You remember Shadowman? This is a book about Shadowman…
The epic battle between muscle-bound arcane-powered hero and man made out of beef jerky with a mop on top does NOT go the way you might expect, as Steven Tyler quickly thrashes Shadowman, racing to another theatre where he finds Moondance…
…who we left at the previous theatre? And who is now dressed like a mutant version of Steven-Tyler-As-The-Joker wearing a Shadowman t-shirt and reciting Aerosmith lyrics as dialogue. By the time Shadowman and Aerosmith arrive, Darque’s zombie henchmen have blocked the doors, allowing for our hero to finally get back a little of what wrestlers call the rub…
I think the most entertaining part of the issue is Jack “Shadowman” Boniface thinking intently about “changing his voice” so that the men he’s spent the last 24 hours working with don’t recognize him in a half-mask and the same clothes he’s been wearing all along. While Shadowman fights his way through the mooks, Steven Tyler beats up the bad guy AND breaks the voodoo spell, only for Master Darque to take the voodoo doll and murder the singer in mystical cold blood. Shadowman bargains for Tyler’s life, agreeing to do an unspecified favor for his mortal enemy to save the life of Stretch Armstrong Steven.
There were a lot of bizarre and indefensible decisions made by Valiant Comics over the years (they did, after all, name one of their flagship characters X-O, the superhero equivalent of black lettering on a white label), but it is really puzzling how this one is constructed. The entire issue feels much more like “Aerosmith Action featuring Jack Boniface” than the other way around, with the main character’s actions in the issue including watching his house burn, watching a rock & roll singer outfight him and making a literal deal with the devil.

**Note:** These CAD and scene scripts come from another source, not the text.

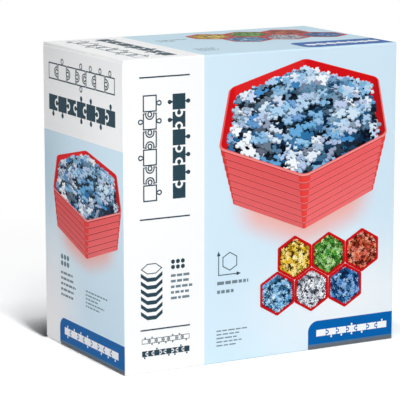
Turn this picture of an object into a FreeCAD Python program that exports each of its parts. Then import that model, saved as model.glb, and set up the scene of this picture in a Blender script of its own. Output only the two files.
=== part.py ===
"""Closed, glued retail carton of thin coated board.

The pack is shut and filled, so it is one solid whose outside is the folded sheet's: scored
folds, lapped end flaps with their raw edges, and the glued seam in a back corner.
Millimetres, +Z up. The front faces -Y, and the origin is the middle of the base.
"""

import FreeCAD, Part
import math
import os

Vector = FreeCAD.Vector

# The closed carton, outside
WIDTH = 250.0
DEPTH = 144.0
HEIGHT = 248.0

# The sheet
BOARD = 0.8
FOLD_RADIUS = 1.4

# Where the cut edges stop short of the faces next to them
OUTER_FLAP_SIDE_GAP = 0.4
OUTER_FLAP_BACK_GAP = 0.4
INNER_FLAP_SIDE_GAP = 0.9
SEAM_GAP = 0.4

# A fold runs on under the sheet that is glued over it, as far as this turn
COVERED_FOLD_DEG = 60.0


def fold_point(centre, degrees):
    """Point of a fold's outside, measured from the centre of the bend."""
    turn = math.radians(degrees)
    return (
        centre[0] + FOLD_RADIUS * math.cos(turn),
        centre[1] + FOLD_RADIUS * math.sin(turn),
    )


def fold(centre, start, end):
    """Arc of a fold between two turns, as start, middle and end points."""
    return [fold_point(centre, turn) for turn in (start, (start + end) / 2, end)]


def face_of(steps, place):
    """Flat face round an outline. A step is one corner, or an arc's three points."""
    edges = []
    last = place(*steps[-1][-1])
    for step in steps:
        points = [place(*point) for point in step]
        if not last.isEqual(points[0], 1e-7):
            edges.append(Part.LineSegment(last, points[0]).toShape())
        if len(points) == 3:
            edges.append(Part.Arc(*points).toShape())
        last = points[-1]
    return Part.Face(Part.Wire(edges))


def lapped_edge(across, along, gap):
    """Outline of a fold that turns in under a glued sheet, and of that sheet's raw edge.

    across is the face that folds, and along is the outside of the sheet over it.
    """
    under = along - BOARD
    centre = (across - FOLD_RADIUS, under - FOLD_RADIUS)
    bend = fold(centre, 0, COVERED_FOLD_DEG)
    return [
        bend,
        [(bend[-1][0], under)],
        [(across - gap, under)],
        [(across - gap, along)],
    ]


def plan():
    """Panels from above: three folds, and the back panel glued over a tab at +X."""
    side = WIDTH / 2
    wall = DEPTH / 2
    bend_x = side - FOLD_RADIUS
    bend_y = wall - FOLD_RADIUS
    steps = [fold((bend_x, -bend_y), -90, 0)]
    steps += lapped_edge(side, wall, SEAM_GAP)
    steps += [fold((-bend_x, bend_y), 90, 180), fold((-bend_x, -bend_y), 180, 270)]
    outline = face_of(steps, lambda x, y: Vector(x, y, 0))
    return outline.extrude(Vector(0, 0, HEIGHT))


def profile():
    """Carton from the side: at each end the outer flap folds from the front, and its
    raw edge lies over the inner flap's fold at the back."""
    wall = DEPTH / 2
    middle = HEIGHT / 2
    bend_y = wall - FOLD_RADIUS
    bend_z = middle - FOLD_RADIUS
    upper = lapped_edge(wall, middle, OUTER_FLAP_BACK_GAP)
    lower = [[(y, -z) for y, z in reversed(step)] for step in reversed(upper)]
    front = [fold((-bend_y, bend_z), 90, 180), fold((-bend_y, -bend_z), 180, 270)]
    outline = face_of(
        lower + upper + front, lambda y, z: Vector(-WIDTH, y, z + middle)
    )
    return outline.extrude(Vector(2 * WIDTH, 0, 0))


def above_dust_flap(inner, top):
    """Face over a dust flap's fold at +X, from the place inner out to past the side."""
    side = WIDTH / 2
    outside = side + BOARD
    floor = HEIGHT - 2 * BOARD
    centre = (side - FOLD_RADIUS, floor - FOLD_RADIUS)
    if inner < centre[0]:
        start = 90
        steps = [[(inner, top)], [(inner, floor)]]
    else:
        start = math.degrees(math.acos((inner - centre[0]) / FOLD_RADIUS))
        steps = [[(inner, top)]]
    steps += [fold(centre, start, 0), [(outside, centre[1])], [(outside, top)]]
    return face_of(steps, lambda x, z: Vector(x, 0, z))


def side_edge():
    """What is open at the top of the side at +X: past the outer flap's raw edge, and
    under that flap, where the inner flap is narrower. The front panel closes the gap."""
    side = WIDTH / 2
    outer_edge = side - OUTER_FLAP_SIDE_GAP
    inner_edge = side - INNER_FLAP_SIDE_GAP
    past = above_dust_flap(outer_edge, HEIGHT + BOARD).extrude(Vector(0, 2 * DEPTH, 0))
    past.translate(Vector(0, -DEPTH, 0))
    under = above_dust_flap(inner_edge, HEIGHT - BOARD).extrude(Vector(0, DEPTH, 0))
    under.translate(Vector(0, BOARD - DEPTH / 2, 0))
    return past.fuse(under)


def carton():
    """The folded and glued pack, as one solid."""
    right_top = side_edge()
    right = right_top.fuse(
        right_top.mirror(Vector(0, 0, HEIGHT / 2), Vector(0, 0, 1))
    )
    left = right.mirror(Vector(0, 0, 0), Vector(1, 0, 0))
    shell = plan().common(profile())
    return shell.cut([right, left]).removeSplitter()


def main():
    os.makedirs("parts", exist_ok=True)
    pack = carton()
    solid = pack.Solids[0]
    print("solids", len(pack.Solids), "valid", solid.isValid(), "volume", solid.Volume)
    print("box", solid.BoundBox, "faces", len(solid.Faces))
    solid.exportStep("parts/carton.step")


main()
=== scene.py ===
"""Closed retail carton of coated board: its finish, its print and a plain white studio."""

import math
import random

import bmesh
import bpy
import numpy as np
from mathutils import Matrix, Vector


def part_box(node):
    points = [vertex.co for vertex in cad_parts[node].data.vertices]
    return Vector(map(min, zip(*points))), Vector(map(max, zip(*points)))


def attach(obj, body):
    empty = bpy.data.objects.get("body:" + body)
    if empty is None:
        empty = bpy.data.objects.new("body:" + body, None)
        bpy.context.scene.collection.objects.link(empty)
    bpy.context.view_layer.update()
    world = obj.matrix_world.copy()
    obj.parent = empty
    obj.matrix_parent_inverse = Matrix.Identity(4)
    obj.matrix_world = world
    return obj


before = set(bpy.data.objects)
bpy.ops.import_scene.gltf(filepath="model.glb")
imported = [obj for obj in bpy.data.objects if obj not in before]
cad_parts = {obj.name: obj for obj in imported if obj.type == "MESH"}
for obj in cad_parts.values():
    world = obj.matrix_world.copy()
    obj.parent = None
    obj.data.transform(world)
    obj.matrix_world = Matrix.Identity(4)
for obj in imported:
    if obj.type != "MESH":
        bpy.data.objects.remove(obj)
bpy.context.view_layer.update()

# The camera stands to the left of the carton and a little above it, as in the photograph.
# Its long lens from far off keeps the upright edges nearly parallel.
CAMERA_PLACE = (-0.8772, -1.5548, 0.4528)
CAMERA_TURN_DEG = -28.92
CAMERA_DOWN_DEG = 10.65
LENS_MM = 198.2

camera = bpy.data.objects.new("camera", bpy.data.cameras.new("camera"))
bpy.context.scene.collection.objects.link(camera)
camera.data.lens = LENS_MM
camera.location = CAMERA_PLACE
camera.rotation_euler = (math.radians(90 - CAMERA_DOWN_DEG), 0, math.radians(CAMERA_TURN_DEG))
bpy.context.scene.camera = camera
bpy.context.scene.view_settings.view_transform = "Standard"

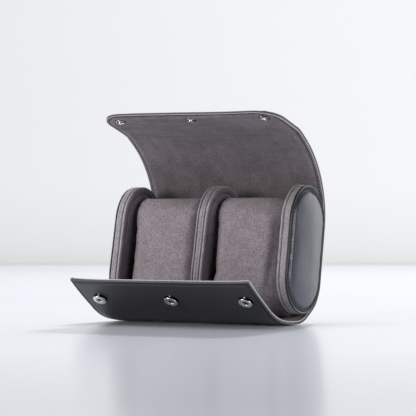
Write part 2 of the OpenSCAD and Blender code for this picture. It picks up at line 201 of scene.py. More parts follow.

Add to that the truly horrifying faces given to Steven Tyler (who, I want to reiterate, gets most of the face time in the issue), and this is a comic book that is memorable for all the wrong reasons. Shadowman #19 is a mystifying comic from a baffling era of comics, and while it is the best-selling issue of Shadowman ever, there’s also a valedictorian at every clown college, but you wouldn’t invite him to do your appendix surgery, leaving us with a slightly below-average 2 out of 5 stars overall.